**Data listing:**
* * * *

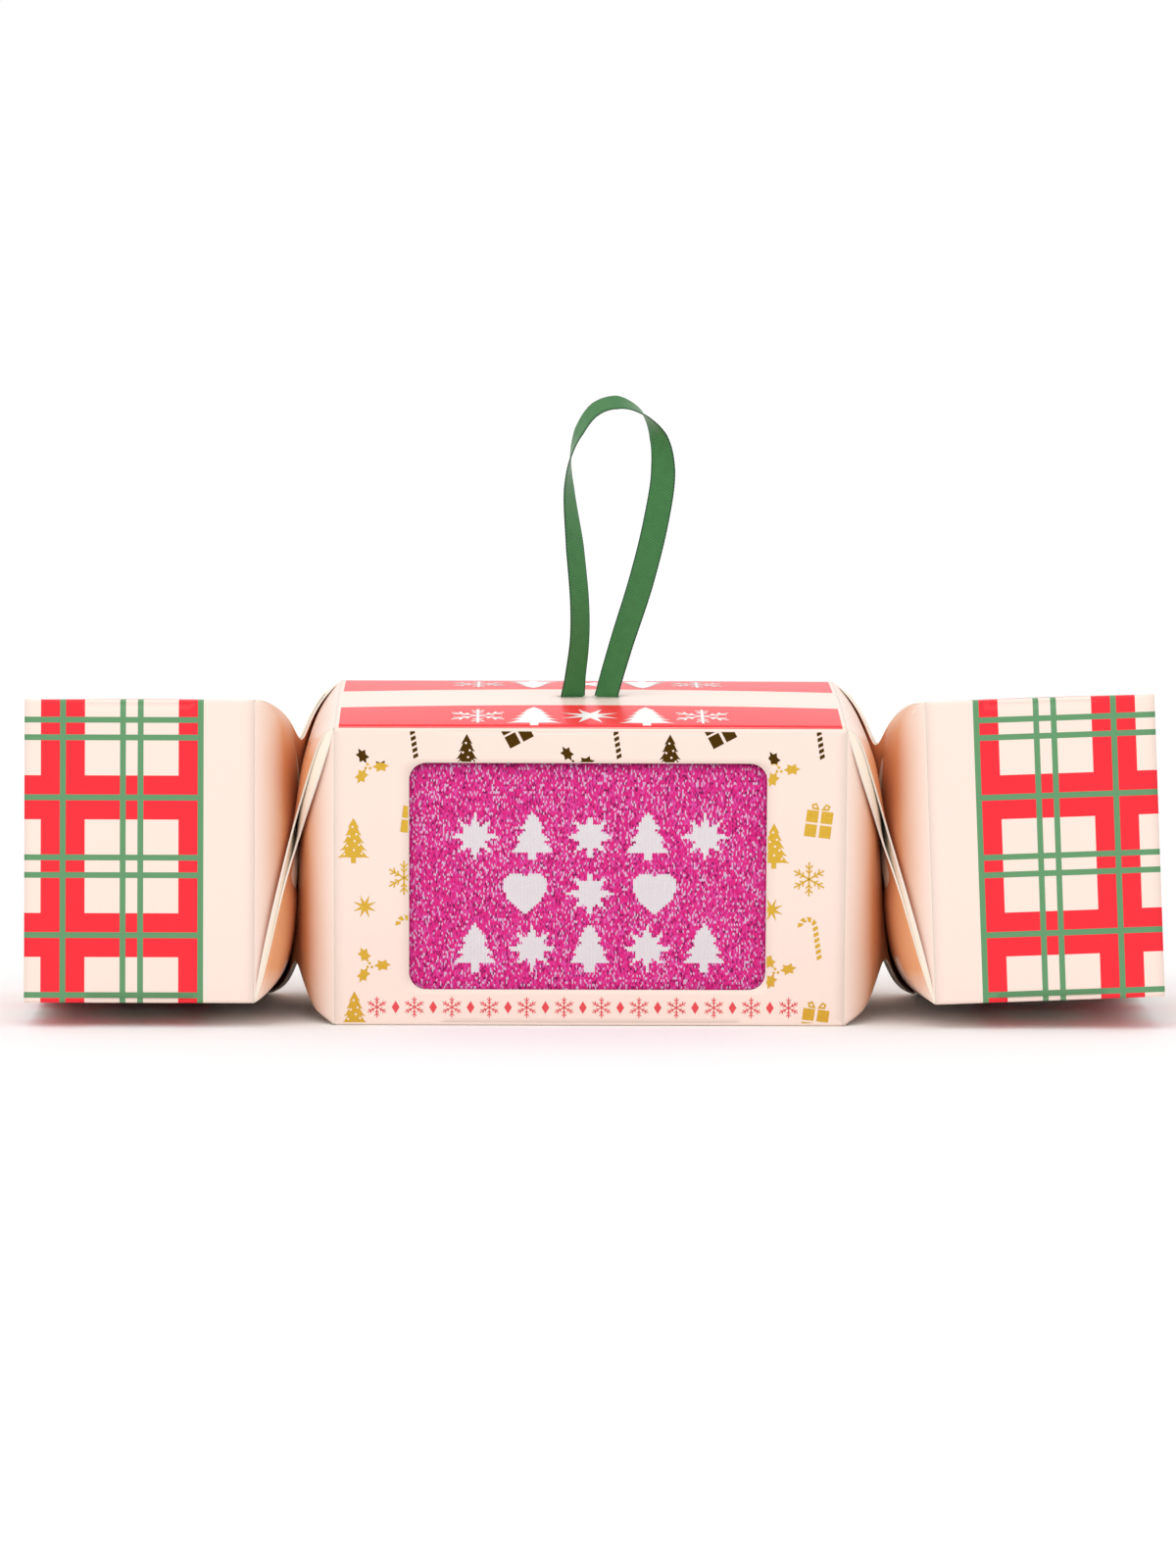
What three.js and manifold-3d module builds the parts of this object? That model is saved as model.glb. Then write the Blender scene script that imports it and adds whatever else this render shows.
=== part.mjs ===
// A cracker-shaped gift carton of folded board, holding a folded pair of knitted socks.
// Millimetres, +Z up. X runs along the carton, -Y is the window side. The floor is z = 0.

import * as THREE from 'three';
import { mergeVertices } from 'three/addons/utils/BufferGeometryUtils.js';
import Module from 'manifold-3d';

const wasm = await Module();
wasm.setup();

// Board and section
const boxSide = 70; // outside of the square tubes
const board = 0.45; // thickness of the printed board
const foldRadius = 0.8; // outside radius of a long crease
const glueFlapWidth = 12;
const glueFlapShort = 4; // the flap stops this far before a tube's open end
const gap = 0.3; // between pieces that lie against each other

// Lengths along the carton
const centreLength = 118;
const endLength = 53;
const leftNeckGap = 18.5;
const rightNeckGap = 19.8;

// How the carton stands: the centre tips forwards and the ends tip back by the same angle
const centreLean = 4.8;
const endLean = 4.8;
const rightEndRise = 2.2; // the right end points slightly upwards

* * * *

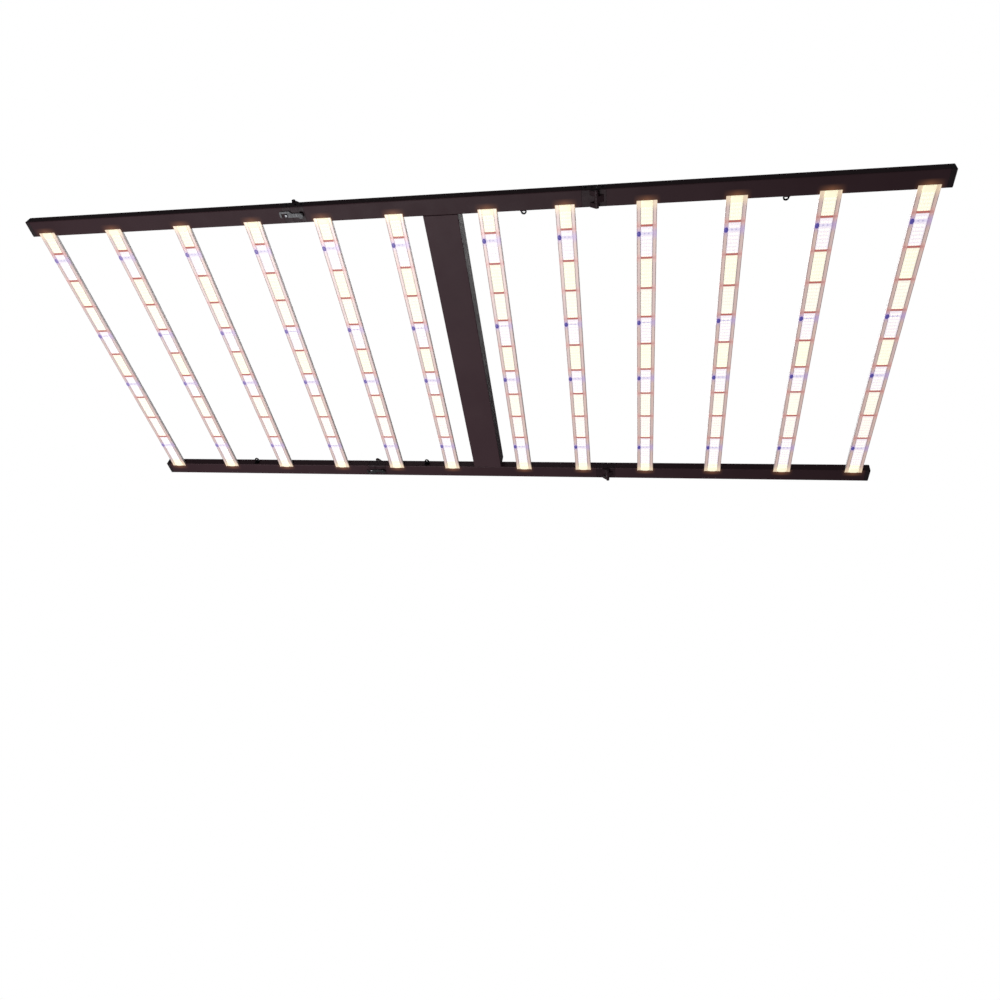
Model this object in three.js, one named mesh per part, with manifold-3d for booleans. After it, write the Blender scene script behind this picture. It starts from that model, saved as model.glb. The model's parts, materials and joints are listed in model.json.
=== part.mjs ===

* * * *

**Directive:** Taking the lines above, repeat exactly those from the line that contains "What three.js and" through the line that contains "const rightEndRise = 2.2;", and both of those lines as well. Include nothing else.

**Finished answer:**
What three.js and manifold-3d module builds the parts of this object? That model is saved as model.glb. Then write the Blender scene script that imports it and adds whatever else this render shows.
=== part.mjs ===
// A cracker-shaped gift carton of folded board, holding a folded pair of knitted socks.
// Millimetres, +Z up. X runs along the carton, -Y is the window side. The floor is z = 0.

import * as THREE from 'three';
import { mergeVertices } from 'three/addons/utils/BufferGeometryUtils.js';
import Module from 'manifold-3d';

const wasm = await Module();
wasm.setup();

// Board and section
const boxSide = 70; // outside of the square tubes
const board = 0.45; // thickness of the printed board
const foldRadius = 0.8; // outside radius of a long crease
const glueFlapWidth = 12;
const glueFlapShort = 4; // the flap stops this far before a tube's open end
const gap = 0.3; // between pieces that lie against each other

// Lengths along the carton
const centreLength = 118;
const endLength = 53;
const leftNeckGap = 18.5;
const rightNeckGap = 19.8;

// How the carton stands: the centre tips forwards and the ends tip back by the same angle
const centreLean = 4.8;
const endLean = 4.8;
const rightEndRise = 2.2; // the right end points slightly upwards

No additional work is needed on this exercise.